Work to be completed: Write out the whole listing again, exactly as given.

Stored records:

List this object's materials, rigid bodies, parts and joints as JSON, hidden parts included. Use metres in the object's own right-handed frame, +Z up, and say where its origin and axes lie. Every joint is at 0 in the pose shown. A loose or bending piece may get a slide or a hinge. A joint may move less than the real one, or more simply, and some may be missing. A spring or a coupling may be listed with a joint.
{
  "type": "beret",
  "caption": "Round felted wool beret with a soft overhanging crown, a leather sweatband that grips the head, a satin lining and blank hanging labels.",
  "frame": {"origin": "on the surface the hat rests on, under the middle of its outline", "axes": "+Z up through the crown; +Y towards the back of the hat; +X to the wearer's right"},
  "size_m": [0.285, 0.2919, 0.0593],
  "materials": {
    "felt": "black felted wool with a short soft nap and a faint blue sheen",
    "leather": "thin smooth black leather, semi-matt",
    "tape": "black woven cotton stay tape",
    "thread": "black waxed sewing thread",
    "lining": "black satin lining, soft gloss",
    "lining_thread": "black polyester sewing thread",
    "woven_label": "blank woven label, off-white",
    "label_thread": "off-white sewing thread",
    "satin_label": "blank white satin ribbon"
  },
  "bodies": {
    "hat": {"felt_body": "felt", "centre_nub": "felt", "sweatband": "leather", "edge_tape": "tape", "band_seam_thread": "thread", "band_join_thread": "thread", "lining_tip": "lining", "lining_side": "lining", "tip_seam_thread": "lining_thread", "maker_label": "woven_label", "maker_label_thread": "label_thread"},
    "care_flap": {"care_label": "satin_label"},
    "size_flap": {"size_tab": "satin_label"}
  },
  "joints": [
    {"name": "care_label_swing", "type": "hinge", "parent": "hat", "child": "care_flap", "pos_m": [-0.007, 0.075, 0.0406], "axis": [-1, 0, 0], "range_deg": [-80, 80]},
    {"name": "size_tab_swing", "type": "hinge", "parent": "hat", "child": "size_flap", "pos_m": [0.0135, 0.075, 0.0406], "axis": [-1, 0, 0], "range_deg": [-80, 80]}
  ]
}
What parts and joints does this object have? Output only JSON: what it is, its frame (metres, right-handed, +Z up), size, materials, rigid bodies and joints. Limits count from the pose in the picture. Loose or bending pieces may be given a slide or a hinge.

Task answer:
List this object's materials, rigid bodies, parts and joints as JSON, hidden parts included. Use metres in the object's own right-handed frame, +Z up, and say where its origin and axes lie. Every joint is at 0 in the pose shown. A loose or bending piece may get a slide or a hinge. A joint may move less than the real one, or more simply, and some may be missing. A spring or a coupling may be listed with a joint.
{
  "type": "beret",
  "caption": "Round felted wool beret with a soft overhanging crown, a leather sweatband that grips the head, a satin lining and blank hanging labels.",
  "frame": {"origin": "on the surface the hat rests on, under the middle of its outline", "axes": "+Z up through the crown; +Y towards the back of the hat; +X to the wearer's right"},
  "size_m": [0.285, 0.2919, 0.0593],
  "materials": {
    "felt": "black felted wool with a short soft nap and a faint blue sheen",
    "leather": "thin smooth black leather, semi-matt",
    "tape": "black woven cotton stay tape",
    "thread": "black waxed sewing thread",
    "lining": "black satin lining, soft gloss",
    "lining_thread": "black polyester sewing thread",
    "woven_label": "blank woven label, off-white",
    "label_thread": "off-white sewing thread",
    "satin_label": "blank white satin ribbon"
  },
  "bodies": {
    "hat": {"felt_body": "felt", "centre_nub": "felt", "sweatband": "leather", "edge_tape": "tape", "band_seam_thread": "thread", "band_join_thread": "thread", "lining_tip": "lining", "lining_side": "lining", "tip_seam_thread": "lining_thread", "maker_label": "woven_label", "maker_label_thread": "label_thread"},
    "care_flap": {"care_label": "satin_label"},
    "size_flap": {"size_tab": "satin_label"}
  },
  "joints": [
    {"name": "care_label_swing", "type": "hinge", "parent": "hat", "child": "care_flap", "pos_m": [-0.007, 0.075, 0.0406], "axis": [-1, 0, 0], "range_deg": [-80, 80]},
    {"name": "size_tab_swing", "type": "hinge", "parent": "hat", "child": "size_flap", "pos_m": [0.0135, 0.075, 0.0406], "axis": [-1, 0, 0], "range_deg": [-80, 80]}
  ]
}
What parts and joints does this object have? Output only JSON: what it is, its frame (metres, right-handed, +Z up), size, materials, rigid bodies and joints. Limits count from the pose in the picture. Loose or bending pieces may be given a slide or a hinge.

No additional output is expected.